One of the most technologically advanced teacher-training facilities in the country, the Samsung SMARTSchool, has opened its doors at UniSA’s Magill campus.
Powered by Samsung technology, the $4 million facility will equip Australian students and teachers with the skills and tools that are shaping Australia’s future.
Combining Samsung’s innovative technologies with UniSA’s own world-class research into teaching practice, the Samsung SMARTSchool will provide an enriched learning environment for students from Reception to Year 12.
The Samsung SMARTSchool will also be used as a facility for advanced teacher training, informed by practice-based learning and research into the future of learning.
The purpose-built facility incorporates Samsung technology including large-format display screens, interactive whiteboards, tablets, Galaxy S8 smartphones, Gear VR and Gear 360 virtual reality products.
Head of UniSA’s School of Education Professor Stephen Dobson says the new SMARTSchool is a boon for teacher education in South Australia and for the thousands of students who will have access to the facility.
“The school will benefit teachers, education researchers, students studying to become teachers and school students from across Australia,” Prof Dobson says.
“Flexible in concept and design, while emphasising STEM, the Samsung SMARTSchool is all about teaching students to become problem-solvers and innovators.
“The Samsung SMARTSchool has been designed to encourage team-based learning and creativity. From data collection and analysis for sports science, to learning about radar and GPS technologies applicable for defence and civilian settings, or the future of manufacturing through 3D printing, the Samsung SMARTSchool will give school students access to practical, career-focused learning.”
Samsung Electronics Australia Head of Corporate Social Responsibility Tess Ariotti says it’s critical to equip our students, teachers and the wider community with the skills, knowledge and tools that are important to the workforce of the future.

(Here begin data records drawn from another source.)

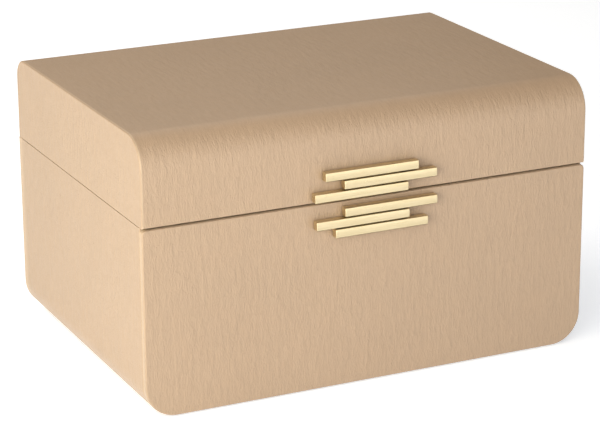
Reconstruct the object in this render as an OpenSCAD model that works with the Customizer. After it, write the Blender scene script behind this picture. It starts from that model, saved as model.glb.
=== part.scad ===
// Jewellery chest: a hinged lid over a lift-out tray, and one drawer behind the full front.
// Millimetres, +Z up, +Y towards the back.
// The origin is the centre of the footprint, on the underside of the felt.

/* [Overall] */
// Width of the chest
width = 300; // [230:1:380]
// Depth from the drawer's front to the back, without the pulls and hinges
depth = 215; // [170:1:280]
// Height of the case's rim above the table
case_h = 120.6; // [104:0.2:150]
// Height of the lid
lid_h = 53.4; // [44:0.2:80]
// Gap between the case's rim and the lid
lid_gap = 0.3; // [0.2:0.05:0.6]
// Radius of the lid's long front edge
lid_front_r = 20; // [12:0.5:24]
// Radius of the lid's long back edge
lid_back_r = 13; // [10:0.5:24]
// Radius of the case's lower side edges
foot_r = 20; // [14:0.5:24]

/* [Boards and coverings] */
// Thickness of the case and lid boards
board = 8; // [6:0.5:10]
// Thickness of the leather-look covering
wrap = 1; // [0.6:0.1:1.4]
// Thickness of the suede-covered lining boards
liner = 3; // [2:0.5:4]
// Thickness of the felt under the case
felt = 1; // [0.6:0.1:2]
// Distance from the felt's edge to the flat underside's edge
felt_inset = 4; // [2:0.5:10]
// Thickness of the shelf under the tray bay
shelf_t = 4; // [3:0.5:6]
// Thickness of the wall in front of the tray bay
bay_wall = 6; // [4:0.5:8]
// Thickness of the soft pads on the floors
pad_t = 2; // [1:0.5:4]

/* [Drawer] */
// Thickness of the drawer's overlaid face, covering included
face_t = 4; // [3:0.5:6]
// Radius of the face's top corners
face_top_r = 3; // [1.5:0.5:6]
// Gap between the face's top edge and the case's rim
face_drop = 0.8; // [0.4:0.1:2]
// Gap between the face and the case's front edges
face_gap = 0.3; // [0.2:0.1:0.8]
// Thickness of the board behind the face
front_t = 8; // [7:0.5:10]
// Thickness of the drawer's sides and back
drawer_wall = 6; // [4:0.5:8]
// Height of the drawer's sides
drawer_h = 50; // [36:1:60]
// Thickness of the drawer's bottom
drawer_floor = 4; // [3:0.5:6]
// Gap on each side of the drawer
drawer_clear = 1; // [0.5:0.1:2]
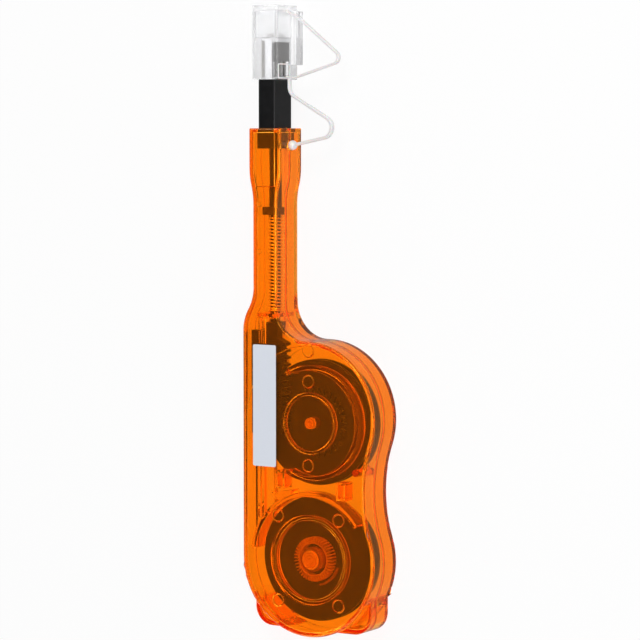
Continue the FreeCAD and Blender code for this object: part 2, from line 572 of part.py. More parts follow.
def return_spring():
    """Coil round the rod between the housing's partition and the seat."""
    length = dims.collar_y - dims.spring_low_y - dims.wire - dims.gap
    pitch = length / dims.spring_coils
    helix = Part.makeHelix(pitch, length, dims.spring_r)
    start = Vector(dims.spring_r, 0, 0)
    corners = [start + Vector(dims.wire / 2 * math.cos(a), 0, dims.wire / 2 * math.sin(a))
               for a in (math.tau * i / 4 for i in range(4))]
    section = Part.makePolygon(corners + corners[:1])
    coil = Part.Wire(helix.Edges).makePipeShell([section], True, True)
    obj = DOC.addObject("Part::Feature", "return_spring")
    obj.Shape = coil if coil.ShapeType == "Solid" else coil.Solids[0]
    turn = Rotation(Vector(1, 0, 0), -90)
    obj.Placement = Placement(Vector(dims.neck_x, dims.spring_low_y + (dims.wire + dims.gap) / 2, dims.rod_z), turn)
    return obj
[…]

“Our close collaboration with UniSA has helped us to create a purpose-built learning environment which will support teachers and encourage students to think creatively, work collaboratively and solve real-world problems,” she says.
UniSA Vice Chancellor Professor David Lloyd says the collaboration with Samsung is another example of how UniSA’s partnerships with industry are delivering important gains for the State.
“The Samsung SMARTSchool will support the development of new generations of experts in the sciences and engineering who can fill and create future jobs because they have the skills and passion to make a difference in society, but also, the ability to work creatively in teams,” Prof Lloyd says.
The Samsung SMARTSchool is now accepting bookings to bring students and their teachers from around the State into the new technology-rich spaces.
Federal Education and Training Minister Simon Birmingham says the partnership is an excellent example of how universities and business can work together to boost STEM engagement through new ways of learning.
State Education Minister Dr Susan Close says the facility will give teachers the hands-on experience needed to inspire students and help them develop the skills they’ll need to prosper.